The Air Force spent over $60 million and dedicated 150 people to SpaceX’s certification, according to the agency, which included 2,800 discreet tasks, three certification flight demonstrations, 21 major subsystem reviews, and 700 audits aimed at establishing a technical baseline for future flight worthiness determinations.
Michael Kors posts slowest revenue growth since going public
Michael Kors has reported its slowest quarterly revenue growth since going public in December 2011 as demands for its handbags and accessories weakened in North America, the company’s largest market.
Michael Kors’ revenue rose 17.8 percent in Q4, slowing from the 29.9-74.4 percent growth it posted over the last 13 quarters.
Same-store sales in North America fell 6.7 percent.
Lower tourist traffic in the North/Southeast United States, weak watch business sales, and shipping delays due to the US West Coast port strike hurt North American sales, according to CFO Joe Parsons.
Watch sales are expected to fall further this year, according to CEO John Idol.
The company’s margins fell to 58.4 percent from 59.9 percent as the company aggressively offered discounts to attract shoppers.
Michael Kors forecast revenue of $4.7-$4.8 billion and earnings of $4.40-$4.50 per share for the year ending in March 2016. The handbag maker expected a strong dollar to hurt profit by about $0.20 per share.
Michael Kors expected same-store sales to be flat in fiscal 2016.
The company’s net income rose to $182.6 million ($0.90 per share) in the quarter that ended on March 28 from $161 million ($0.78 per share) a year earlier.
Revenue rose to $1.08 billion from $917.5 million.
Airbus wins board spat with Spain to renew CEO
Airbus faced down a revolt by government shareholders over a board appointment and invited its CEO to stay on until 2019.
Europe’s largest aerospace company, whose shareholders include the governments of Spain, France, and Germany, won shareholder support for its choice of a Spanish board candidate.
France and Germany own 11 percent each of Airbus Group, with Spain controlling 4.1 percent.

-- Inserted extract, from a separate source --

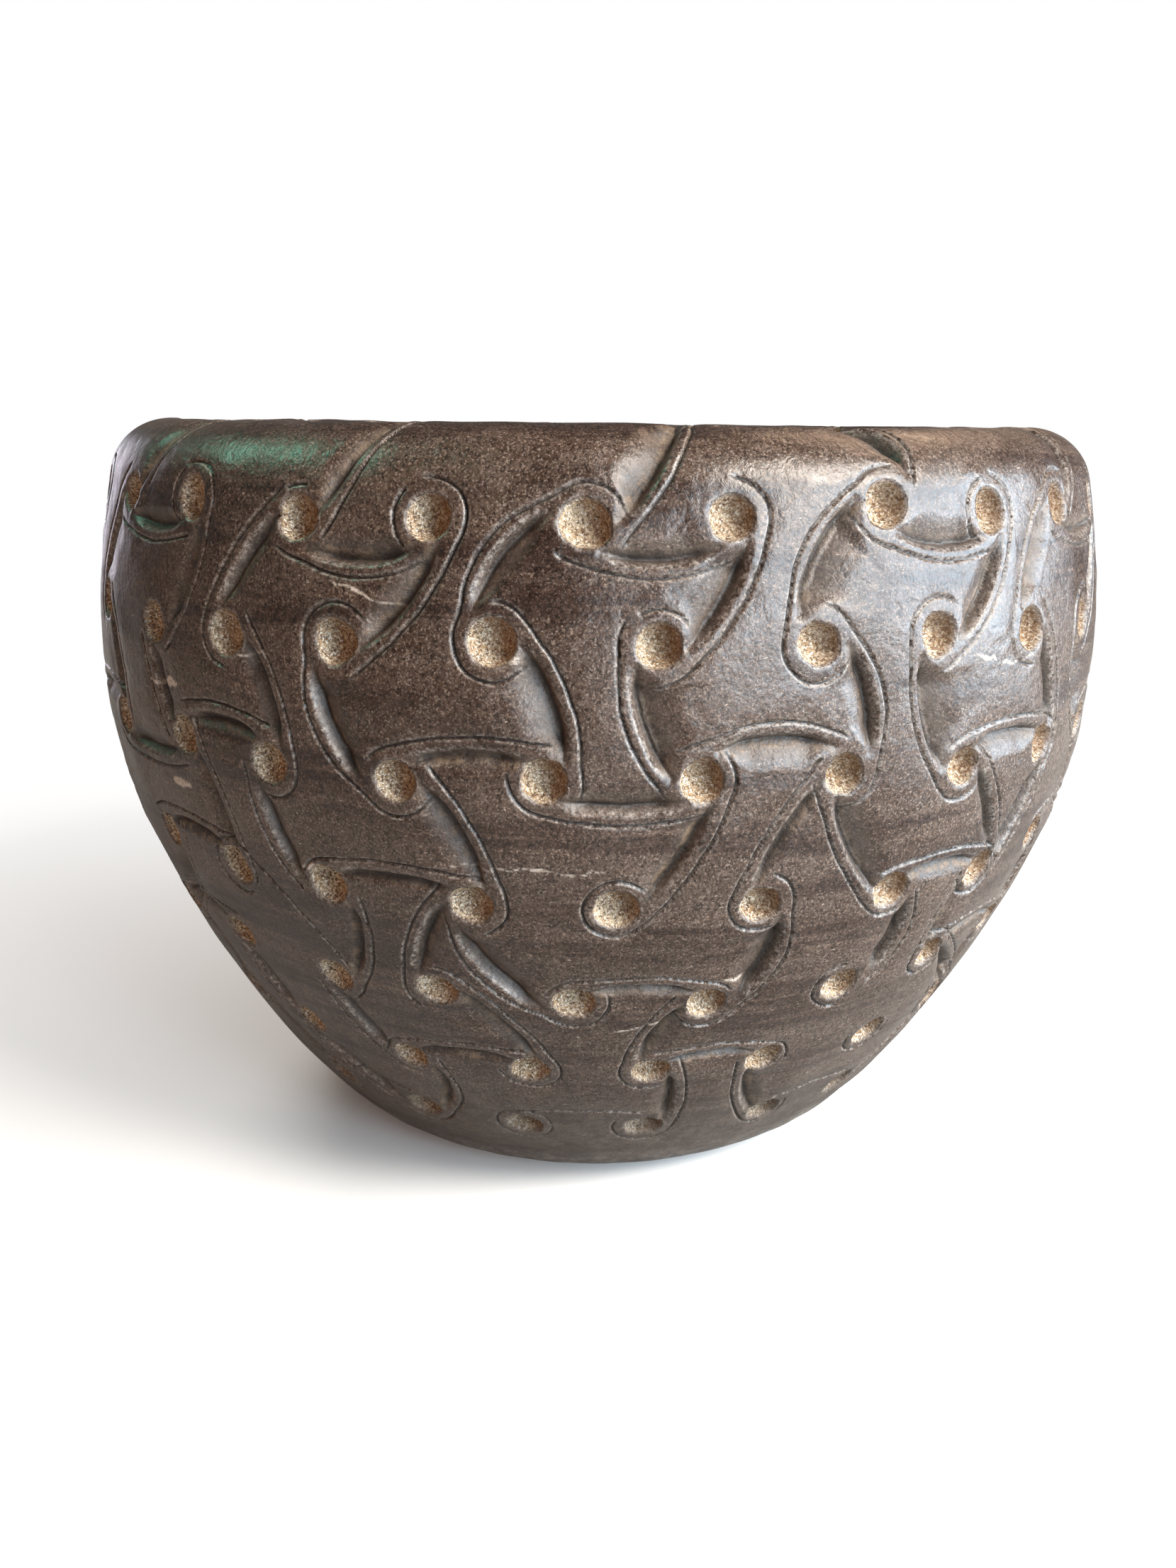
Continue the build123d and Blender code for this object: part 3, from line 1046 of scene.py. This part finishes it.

About two-thirds of the company’s shares were represented at the meeting, where the company also reaffirmed its upbeat business forecasts.
EU outlines plans to make multinationals pay their tax share
The European Commission has outlined their plans to limit how much multinational companies can reduce taxes on their European earnings through the use of creative accounting.
The Commission determined in March that European Union countries would have to share information on tax deals agreed with major corporations.
“We agreed on the need to combat tax avoidance by re-establishing the link between taxation and where the company actually does business.”
-Valdis Dombrovskis, European Commission vice president
The Commission aimed to revive a 2011 proposal for a common consolidated corporate tax base (CCCTB), a single set of rules that companies operating in the European Union could use to calculate taxable profits.
Under that proposal, companies would have to comply with just one EU system for computing its tax liabilities, rather than different rules in each member state, and would only have to file a single tax return for all of their EU activity.
Dombrovskis acknowledged that consolidation of tax bases across borders would not be easy. Member states would need to agree on how to distribute tax revenues, something they have failed to do to date.
Any CCCTB system will have to be compulsory, according to the commissioner.
The Commission’s measures are designed to prevent aggressive tax planning by multinationals, such as artificially shifting profits to the country where the rates are lowest or security beneficial tax rulings.
Tiffany’s sales, profit up on higher Europe tourist spending
Luxury jeweler Tiffany reported higher quarterly sales and profit as it benefited from higher spending by tourists in Europe and growing demand for its T line of fashion jewelry.
The company reiterated its full-year earnings forecast.
European sales rose two percent in the first quarter that ended April 30, according to Tiffany, attributing the increase to more tourists shopping at its stores and strong local demand.
The weaker euro and the pound have made it attractive for foreign tourists to shop in Europe, according to company vice president of investor relations Mark Aaron, on a conference call.
The weaker euro and the pound have made it attractive for foreign tourists, according to Aaron.
First-quarter sales were lowered by six percent because of currency fluctuations, according to Tiffany.
“Some of these are big-ticket items, so when you’re spending $5,000-$10,000 on an item, [a weaker currency] can make a difference.”
-Brian Yarbrough, Edward Jones analyst
Sales in the Americas region rose one percent to $44 million due to higher sales to U.S. customers and growth in Canada and Latin America.
Same-store sales fell two percent in Europe and one percent in the Americas, according to the company.